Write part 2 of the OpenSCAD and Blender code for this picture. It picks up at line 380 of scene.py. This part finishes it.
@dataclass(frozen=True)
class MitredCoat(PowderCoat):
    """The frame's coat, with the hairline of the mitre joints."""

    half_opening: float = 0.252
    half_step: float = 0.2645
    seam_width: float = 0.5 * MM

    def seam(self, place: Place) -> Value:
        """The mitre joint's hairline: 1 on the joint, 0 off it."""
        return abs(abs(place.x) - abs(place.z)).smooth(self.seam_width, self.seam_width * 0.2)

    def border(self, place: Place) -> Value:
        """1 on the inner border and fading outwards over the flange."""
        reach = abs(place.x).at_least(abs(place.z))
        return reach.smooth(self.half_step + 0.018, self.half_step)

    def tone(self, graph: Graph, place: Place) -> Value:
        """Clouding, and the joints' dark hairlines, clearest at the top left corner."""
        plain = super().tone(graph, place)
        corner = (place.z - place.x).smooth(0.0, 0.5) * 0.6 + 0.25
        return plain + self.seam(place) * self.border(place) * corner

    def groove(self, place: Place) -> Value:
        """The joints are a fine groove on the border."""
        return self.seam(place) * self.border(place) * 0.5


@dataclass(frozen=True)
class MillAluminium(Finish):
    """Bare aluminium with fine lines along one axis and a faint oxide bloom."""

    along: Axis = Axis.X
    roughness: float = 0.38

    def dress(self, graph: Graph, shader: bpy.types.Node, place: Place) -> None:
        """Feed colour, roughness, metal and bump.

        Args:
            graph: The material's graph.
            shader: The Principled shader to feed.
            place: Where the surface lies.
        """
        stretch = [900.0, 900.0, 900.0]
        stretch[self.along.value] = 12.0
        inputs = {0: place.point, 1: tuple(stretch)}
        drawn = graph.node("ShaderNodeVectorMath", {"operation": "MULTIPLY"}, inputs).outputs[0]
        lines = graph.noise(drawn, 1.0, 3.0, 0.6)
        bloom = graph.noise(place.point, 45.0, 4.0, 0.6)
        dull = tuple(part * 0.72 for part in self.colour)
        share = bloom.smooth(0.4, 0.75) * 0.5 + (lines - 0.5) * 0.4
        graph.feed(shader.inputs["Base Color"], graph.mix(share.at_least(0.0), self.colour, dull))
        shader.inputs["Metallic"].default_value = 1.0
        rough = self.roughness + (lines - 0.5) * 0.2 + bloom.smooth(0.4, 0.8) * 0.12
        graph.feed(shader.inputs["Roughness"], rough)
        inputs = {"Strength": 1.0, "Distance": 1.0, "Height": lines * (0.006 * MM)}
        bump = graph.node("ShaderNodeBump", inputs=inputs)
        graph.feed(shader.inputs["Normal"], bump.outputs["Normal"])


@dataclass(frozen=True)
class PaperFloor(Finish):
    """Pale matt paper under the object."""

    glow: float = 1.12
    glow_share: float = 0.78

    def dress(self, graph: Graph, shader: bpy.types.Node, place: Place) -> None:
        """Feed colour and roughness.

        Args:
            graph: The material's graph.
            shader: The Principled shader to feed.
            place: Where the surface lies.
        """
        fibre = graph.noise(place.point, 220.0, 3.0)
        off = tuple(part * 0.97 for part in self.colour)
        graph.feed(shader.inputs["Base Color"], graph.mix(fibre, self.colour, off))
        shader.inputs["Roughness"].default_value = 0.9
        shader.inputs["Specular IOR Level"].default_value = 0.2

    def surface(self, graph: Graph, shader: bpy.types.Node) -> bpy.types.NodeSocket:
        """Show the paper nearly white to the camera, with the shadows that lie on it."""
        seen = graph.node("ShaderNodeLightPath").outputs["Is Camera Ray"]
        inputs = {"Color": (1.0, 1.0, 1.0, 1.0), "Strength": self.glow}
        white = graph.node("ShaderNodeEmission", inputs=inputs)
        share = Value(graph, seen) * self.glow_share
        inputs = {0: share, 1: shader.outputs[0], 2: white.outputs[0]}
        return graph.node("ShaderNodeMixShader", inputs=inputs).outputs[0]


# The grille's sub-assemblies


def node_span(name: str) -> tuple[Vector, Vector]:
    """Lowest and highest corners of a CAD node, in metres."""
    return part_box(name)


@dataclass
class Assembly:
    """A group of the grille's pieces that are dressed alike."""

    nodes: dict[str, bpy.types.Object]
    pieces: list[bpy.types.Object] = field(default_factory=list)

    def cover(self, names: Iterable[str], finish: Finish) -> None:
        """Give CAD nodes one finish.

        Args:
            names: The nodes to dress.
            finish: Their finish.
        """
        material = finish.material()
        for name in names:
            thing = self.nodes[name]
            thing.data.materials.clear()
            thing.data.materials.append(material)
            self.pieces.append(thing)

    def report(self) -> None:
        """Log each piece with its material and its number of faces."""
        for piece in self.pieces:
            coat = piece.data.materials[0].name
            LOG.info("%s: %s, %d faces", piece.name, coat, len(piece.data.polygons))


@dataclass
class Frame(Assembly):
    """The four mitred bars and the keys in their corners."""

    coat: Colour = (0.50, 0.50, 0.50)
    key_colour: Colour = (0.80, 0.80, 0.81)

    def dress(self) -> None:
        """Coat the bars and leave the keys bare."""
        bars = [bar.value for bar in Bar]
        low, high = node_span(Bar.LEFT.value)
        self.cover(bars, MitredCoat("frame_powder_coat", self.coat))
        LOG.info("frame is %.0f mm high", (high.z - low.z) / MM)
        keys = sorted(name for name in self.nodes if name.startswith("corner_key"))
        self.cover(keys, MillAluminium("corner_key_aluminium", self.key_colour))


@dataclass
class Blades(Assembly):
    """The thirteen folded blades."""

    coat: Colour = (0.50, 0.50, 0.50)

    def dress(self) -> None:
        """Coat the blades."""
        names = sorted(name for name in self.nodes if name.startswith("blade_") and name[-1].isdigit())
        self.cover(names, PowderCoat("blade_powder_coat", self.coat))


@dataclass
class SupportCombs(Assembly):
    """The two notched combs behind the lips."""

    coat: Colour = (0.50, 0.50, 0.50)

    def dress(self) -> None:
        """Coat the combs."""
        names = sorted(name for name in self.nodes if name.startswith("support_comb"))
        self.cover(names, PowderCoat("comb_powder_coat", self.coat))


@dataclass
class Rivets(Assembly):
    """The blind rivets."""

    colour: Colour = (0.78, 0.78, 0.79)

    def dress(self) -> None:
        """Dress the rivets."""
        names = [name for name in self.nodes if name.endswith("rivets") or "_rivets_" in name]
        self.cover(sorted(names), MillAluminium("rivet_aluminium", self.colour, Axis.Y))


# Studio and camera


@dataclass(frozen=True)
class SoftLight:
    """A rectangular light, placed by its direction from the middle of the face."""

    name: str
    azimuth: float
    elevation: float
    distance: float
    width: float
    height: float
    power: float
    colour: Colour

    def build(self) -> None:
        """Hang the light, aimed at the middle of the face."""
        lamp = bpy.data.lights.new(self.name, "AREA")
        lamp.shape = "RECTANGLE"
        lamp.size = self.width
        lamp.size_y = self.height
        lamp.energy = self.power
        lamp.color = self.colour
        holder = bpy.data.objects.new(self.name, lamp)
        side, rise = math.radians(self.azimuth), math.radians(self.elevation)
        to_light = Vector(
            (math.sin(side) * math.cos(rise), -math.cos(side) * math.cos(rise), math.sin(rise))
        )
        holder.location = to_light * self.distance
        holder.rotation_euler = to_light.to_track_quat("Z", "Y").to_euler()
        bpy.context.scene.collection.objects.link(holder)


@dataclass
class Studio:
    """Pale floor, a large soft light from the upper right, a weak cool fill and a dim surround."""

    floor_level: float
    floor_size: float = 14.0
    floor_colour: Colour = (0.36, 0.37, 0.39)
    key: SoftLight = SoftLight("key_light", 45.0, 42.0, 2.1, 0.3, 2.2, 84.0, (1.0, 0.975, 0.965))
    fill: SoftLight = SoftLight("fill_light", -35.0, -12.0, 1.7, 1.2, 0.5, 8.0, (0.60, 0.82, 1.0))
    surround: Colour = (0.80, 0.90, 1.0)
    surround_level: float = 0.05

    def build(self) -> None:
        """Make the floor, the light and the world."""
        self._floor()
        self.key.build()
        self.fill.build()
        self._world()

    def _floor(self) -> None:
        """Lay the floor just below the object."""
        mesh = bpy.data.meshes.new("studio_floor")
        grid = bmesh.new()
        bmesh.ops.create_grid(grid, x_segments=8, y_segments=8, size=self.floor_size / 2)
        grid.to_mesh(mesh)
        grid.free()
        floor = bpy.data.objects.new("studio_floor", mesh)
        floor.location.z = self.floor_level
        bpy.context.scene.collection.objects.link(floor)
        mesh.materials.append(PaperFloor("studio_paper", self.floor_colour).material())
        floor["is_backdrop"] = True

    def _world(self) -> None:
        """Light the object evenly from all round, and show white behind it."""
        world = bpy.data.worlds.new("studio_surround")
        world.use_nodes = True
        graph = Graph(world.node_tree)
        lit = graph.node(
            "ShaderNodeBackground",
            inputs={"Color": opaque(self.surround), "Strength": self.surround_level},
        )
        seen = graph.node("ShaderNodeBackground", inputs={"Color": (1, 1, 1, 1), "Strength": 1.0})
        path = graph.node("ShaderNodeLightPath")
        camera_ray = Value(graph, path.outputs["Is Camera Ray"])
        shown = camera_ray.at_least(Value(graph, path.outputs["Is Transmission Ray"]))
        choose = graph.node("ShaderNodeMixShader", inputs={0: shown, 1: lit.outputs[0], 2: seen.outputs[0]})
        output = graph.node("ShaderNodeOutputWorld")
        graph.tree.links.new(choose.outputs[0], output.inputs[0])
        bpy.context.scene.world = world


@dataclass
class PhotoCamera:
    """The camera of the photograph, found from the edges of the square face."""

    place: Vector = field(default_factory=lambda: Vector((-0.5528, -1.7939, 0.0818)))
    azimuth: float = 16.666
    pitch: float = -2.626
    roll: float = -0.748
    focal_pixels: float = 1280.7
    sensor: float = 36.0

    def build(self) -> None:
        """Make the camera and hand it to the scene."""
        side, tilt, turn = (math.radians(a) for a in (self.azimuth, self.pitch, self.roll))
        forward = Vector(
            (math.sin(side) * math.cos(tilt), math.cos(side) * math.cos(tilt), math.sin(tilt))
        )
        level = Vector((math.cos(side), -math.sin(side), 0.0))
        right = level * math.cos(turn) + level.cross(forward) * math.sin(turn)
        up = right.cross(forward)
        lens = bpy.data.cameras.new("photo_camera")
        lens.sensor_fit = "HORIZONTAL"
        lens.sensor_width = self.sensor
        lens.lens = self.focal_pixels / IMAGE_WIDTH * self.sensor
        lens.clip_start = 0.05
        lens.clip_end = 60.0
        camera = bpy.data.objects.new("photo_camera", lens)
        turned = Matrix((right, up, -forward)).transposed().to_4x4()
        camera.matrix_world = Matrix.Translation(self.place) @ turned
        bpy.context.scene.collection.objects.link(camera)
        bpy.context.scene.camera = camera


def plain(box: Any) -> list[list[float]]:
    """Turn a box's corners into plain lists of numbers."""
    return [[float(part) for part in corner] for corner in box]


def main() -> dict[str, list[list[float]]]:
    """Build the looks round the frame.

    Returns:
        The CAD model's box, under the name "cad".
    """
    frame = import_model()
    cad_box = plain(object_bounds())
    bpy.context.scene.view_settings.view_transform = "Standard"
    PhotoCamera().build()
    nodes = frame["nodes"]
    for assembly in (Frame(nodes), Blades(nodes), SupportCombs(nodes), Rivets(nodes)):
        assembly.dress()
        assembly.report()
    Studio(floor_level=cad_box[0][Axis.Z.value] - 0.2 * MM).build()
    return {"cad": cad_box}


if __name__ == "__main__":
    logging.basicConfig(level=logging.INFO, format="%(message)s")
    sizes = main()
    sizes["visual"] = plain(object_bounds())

Problem description:
Using the data above, transcribe the lines that run from the line with "return part_box(name)" to the line with "nodes one finish.", both ends kept, and output nothing else.

Output for this exercise:
    return part_box(name)


@dataclass
class Assembly:
    """A group of the grille's pieces that are dressed alike."""

    nodes: dict[str, bpy.types.Object]
    pieces: list[bpy.types.Object] = field(default_factory=list)

    def cover(self, names: Iterable[str], finish: Finish) -> None:
        """Give CAD nodes one finish.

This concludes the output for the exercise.